We mentioned that domestic conditions were relevant to the free-and-active foreign policy, and they still are. The current administration has often been accused of assigning a low priority to foreign policy and therefore lacking a clear strategy for responding to regional dynamics. Discussions on the Indo-Pacific concept and the Quad come at a time when the nation is preparing itself for possibly the biggest national election in its history in 2019. And there are other more pressing items on the agenda, such as natural disasters and terrorism.

The Widodo government apparently avoids expending too much effort on foreign policy issues that aren’t popular among its people, and the Quad is no exception. At the same time, the government is extra careful not to put too much attention on Indonesia’s external relations so as not to provoke criticism from the opposition.

Taking these factors into account, an informal security framework such as the Quad doesn’t have strong appeal for Indonesia. Indonesia is preparing its own concept of the Indo-Pacific, which was introduced at the East Asia Summit in August (although so far it has had a lacklustre response, as seen in the mere mentions in the chairman’s statements at the most recent East Asia Summit and ASEAN summit).

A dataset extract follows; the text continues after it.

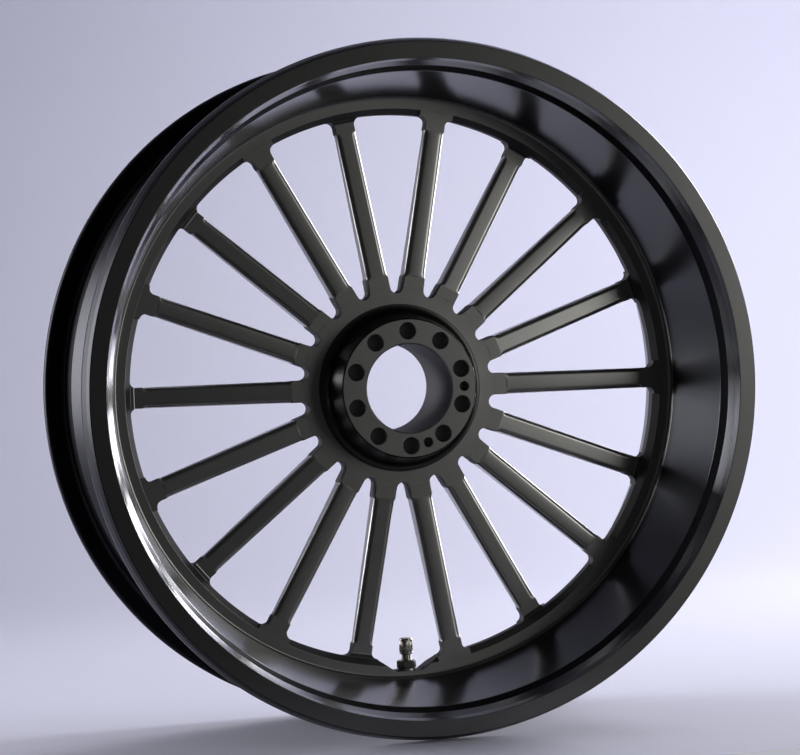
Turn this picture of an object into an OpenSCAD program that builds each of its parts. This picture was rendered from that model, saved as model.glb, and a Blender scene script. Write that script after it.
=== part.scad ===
// Forged racing wheel rim with staggered spokes and a clamp-in tyre valve.
// Millimetres. Y is the wheel's axis, its outer side faces -Y, +Z is up and the valve is at the bottom.
// The origin is the centre of the wheel, on its axis and midway between the two flanges.

/* [Rim] */
// Diameter of the bead seats, at the heel
bead_d = 436.6; // [400:0.1:480]
// Height of each flange over its bead seat
flange_h = 14; // [11:0.5:17]
// Width between the tyre-side faces of the flanges
rim_w = 139.7; // [115:0.1:170]
// Thickness of each flange, along the axis
flange_t = 16.15; // [13:0.05:20]
// Width of the flat machined ring on each flange face
flange_face_w = 11.1; // [7:0.1:12]
// Width of each bead seat, from the flange to the hump
seat_w = 21; // [16:0.5:26]
// Height of the round hump behind each bead seat
hump_h = 0.9; // [0.4:0.1:1.5]
// Depth of the centre well under the bead seats
well_depth = 15.3; // [13:0.1:19]
// Width of the flat floor of the centre well
well_w = 18; // [12:0.5:24]
// Thickness of the barrel wall beside the centre well
wall_t = 4.6; // [3.8:0.1:6]
// Thickness of the barrel wall under the bead seats
seat_wall_t = 6.6; // [5:0.1:8]

/* [Centre ring] */
// Thickness of the ring that carries the spokes, along the axis
ring_w = 14; // [12:0.5:20]
// Width of the ring's flat face
ring_face_w = 7.3; // [5:0.1:10]
// Bevel on the ring's inner edges
ring_bevel = 4; // [2:0.1:5]

/* [Hub] */
// Diameter of the bore
bore_d = 60; // [45:0.5:64]
// Diameter of the hub's end faces
boss_d = 95; // [90:0.5:104]
// Length of the hub
hub_len = 60; // [44:1:80]
// Diameter of the hub where its side meets the web
hub_base_d = 115; // [112:0.5:122]
// Radius of the web, where the spokes start
web_r = 69.6; // [66:0.1:76]
// Number of blind holes on each end face
hub_holes = 10; // [4:1:12]
// Diameter of the circle that the blind holes sit on
hub_pcd = 78; // [74:0.5:82]
// Diameter of a blind hole on the outer end face
hub_hole_d = 11; // [8:0.5:11.5]
// Diameter of a blind hole on the inner end face
rear_hole_d = 9; // [6:0.5:11.5]
// Depth of a blind hole
hub_hole_depth = 12; // [8:0.5:16]
// Diameter of a dowel hole
dowel_d = 6; // [4:0.5:7]
// Depth of a dowel hole
dowel_depth = 14; // [8:0.5:16]

/* [Spokes] */
// Number of spokes on each side; the two sides alternate
spokes_per_side = 9; // [7:1:10]
// Width of a spoke at the hub
spoke_w_hub = 14.8; // [11:0.1:16]
// Width of a spoke at the ring
spoke_w_rim = 13.8; // [10:0.1:16]
// Thickness of a spoke at the ring
spoke_t_rim = 8.7; // [7.5:0.1:11]
// Bevel along the edges of a spoke
spoke_bevel = 3; // [1.5:0.1:3.4]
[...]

The Indo-Pacific concept that Indonesia proposes is based on the following two principles: ‘Not to create a new mechanism or replace an existing one, but to enhance cooperation using the existing mechanism’, and ‘to keep maintaining [ASEAN’s] central role and mak[e] the Indo-Pacific region as an open, transparent, inclusive and respectful to international law and cooperative area by using the EAS mechanism as the main platform’.

From that description, we can deduce that the Quad isn’t part of Indonesia’s view of the Indo-Pacific. A straightforward rejection is unlikely to be included in any document explaining the concept, but the Indonesian government is going to shy away from engaging in further discussion of the Quad.